An abstraction over communications or input/output channels, which have state and modes, utilizing some cooperating concepts:

Signal: Information propagation and verification basics.
Bus: Shared resource for communication, which have state as well.

Thread

A voucher for a share of processor resources. This optionally contains additional aspects such as execution state and scheduling state. This definition is intentionally left abstract, so that there are various models that it can be extended into. In fact, this may turn into a specification for separate sub-object types.

Generic Memory-Management

Here are some grand end-point goals:

A generic generational garbage collector with full support for persistence (checkpointing and restarting of objects).
A generic module for inter-heap (perhaps distributed) synchronized persistent garbage collector.
A generic module for back-reference unsynchronized persistent conservative garbage collector.
Generic support for chunks of executable binary code.
Mechanisms for the migration manager (from the Migration subproject) to use: swapping to disk, to a compressed RAM zone, to another host, etc.

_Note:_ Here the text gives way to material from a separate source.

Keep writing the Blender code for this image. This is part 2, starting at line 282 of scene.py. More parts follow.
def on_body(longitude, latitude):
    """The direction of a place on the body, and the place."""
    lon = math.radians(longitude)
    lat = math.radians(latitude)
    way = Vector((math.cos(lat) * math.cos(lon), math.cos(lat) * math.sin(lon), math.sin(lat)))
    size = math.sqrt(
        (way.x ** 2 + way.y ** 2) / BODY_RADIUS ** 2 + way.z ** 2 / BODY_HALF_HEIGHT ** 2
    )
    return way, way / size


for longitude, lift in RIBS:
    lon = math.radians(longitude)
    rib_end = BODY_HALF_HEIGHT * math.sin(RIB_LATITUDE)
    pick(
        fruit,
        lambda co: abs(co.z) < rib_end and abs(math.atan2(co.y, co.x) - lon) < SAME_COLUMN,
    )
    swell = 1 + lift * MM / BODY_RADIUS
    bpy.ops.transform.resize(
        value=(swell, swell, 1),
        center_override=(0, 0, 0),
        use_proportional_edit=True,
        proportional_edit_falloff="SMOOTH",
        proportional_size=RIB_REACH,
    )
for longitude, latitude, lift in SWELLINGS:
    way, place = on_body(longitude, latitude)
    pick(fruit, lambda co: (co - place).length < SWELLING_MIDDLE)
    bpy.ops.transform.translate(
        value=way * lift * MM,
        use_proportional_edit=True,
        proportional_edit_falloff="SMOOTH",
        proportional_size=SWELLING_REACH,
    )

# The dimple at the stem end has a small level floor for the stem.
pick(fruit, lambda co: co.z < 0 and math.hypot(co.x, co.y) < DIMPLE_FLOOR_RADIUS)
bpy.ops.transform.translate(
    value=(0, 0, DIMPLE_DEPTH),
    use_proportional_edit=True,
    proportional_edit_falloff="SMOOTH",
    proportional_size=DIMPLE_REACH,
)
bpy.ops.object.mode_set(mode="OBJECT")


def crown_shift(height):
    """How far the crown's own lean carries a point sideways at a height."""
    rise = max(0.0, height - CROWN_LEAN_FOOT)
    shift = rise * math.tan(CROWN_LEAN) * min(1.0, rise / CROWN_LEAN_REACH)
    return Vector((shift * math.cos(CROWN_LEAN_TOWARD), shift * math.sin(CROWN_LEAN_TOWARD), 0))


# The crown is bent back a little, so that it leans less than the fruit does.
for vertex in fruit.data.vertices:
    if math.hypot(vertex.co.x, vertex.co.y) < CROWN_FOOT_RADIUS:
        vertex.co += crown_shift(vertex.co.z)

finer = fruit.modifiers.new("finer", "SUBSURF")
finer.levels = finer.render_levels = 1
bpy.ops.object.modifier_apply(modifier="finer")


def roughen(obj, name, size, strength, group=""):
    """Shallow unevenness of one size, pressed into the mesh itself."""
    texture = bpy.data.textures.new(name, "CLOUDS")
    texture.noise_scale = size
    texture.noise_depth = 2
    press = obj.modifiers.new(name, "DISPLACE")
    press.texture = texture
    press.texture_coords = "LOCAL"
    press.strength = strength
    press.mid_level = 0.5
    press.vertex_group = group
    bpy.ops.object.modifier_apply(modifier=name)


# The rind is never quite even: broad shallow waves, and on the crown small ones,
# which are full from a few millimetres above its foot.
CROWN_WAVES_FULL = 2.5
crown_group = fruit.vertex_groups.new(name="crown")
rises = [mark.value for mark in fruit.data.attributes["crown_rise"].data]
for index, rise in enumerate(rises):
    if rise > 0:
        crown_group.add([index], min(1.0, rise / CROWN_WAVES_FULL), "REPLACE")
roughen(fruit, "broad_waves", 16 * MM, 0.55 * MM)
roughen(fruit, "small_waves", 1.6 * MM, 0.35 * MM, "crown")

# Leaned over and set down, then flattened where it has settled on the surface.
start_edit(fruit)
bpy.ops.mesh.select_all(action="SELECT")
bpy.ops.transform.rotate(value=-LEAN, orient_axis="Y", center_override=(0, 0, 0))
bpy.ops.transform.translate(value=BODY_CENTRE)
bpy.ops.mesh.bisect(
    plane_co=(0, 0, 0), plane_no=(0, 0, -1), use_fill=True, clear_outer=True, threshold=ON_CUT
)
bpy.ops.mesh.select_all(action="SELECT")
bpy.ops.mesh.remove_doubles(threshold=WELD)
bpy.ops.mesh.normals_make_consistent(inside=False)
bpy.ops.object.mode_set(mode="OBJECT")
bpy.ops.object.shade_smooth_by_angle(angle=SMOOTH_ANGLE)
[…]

Direct Management of User Interface Hardware

Here are some basic needed drivers for interfaces:

A console adapter for text-mode.
a text-mode adapter for serial consoles (perhaps just use the ncurses package).
A screen windowing multiplexer for text-mode screens.
A generic output-synchronizing input multiplexer.
A standard combination of the previous two.
A fast graphics library.

File formats

A partition manager, that multiplexes hard disks according to standard partitioning methods.
Support for various existing file systems: MS-DOS FAT FS (and WindowsNT or Linux UMSDOS extensions), Linux EXT2 FS, etc.
Graphic file formats: GIF, JPEG, PCX, TIFF, etc.
Various Audio file formats for sound samples.

Why GC

This essay has been moved to the Wiki.

To Do

Find out how multiple architectures can be made interoperable.
Open a "Store" subproject about encodings and algorithms for the dynamically and actively annotable, distributed, persistent, garbage-collected store. Actually, distribution, persistence, and garbage-collection could be obtained by proper active annotations.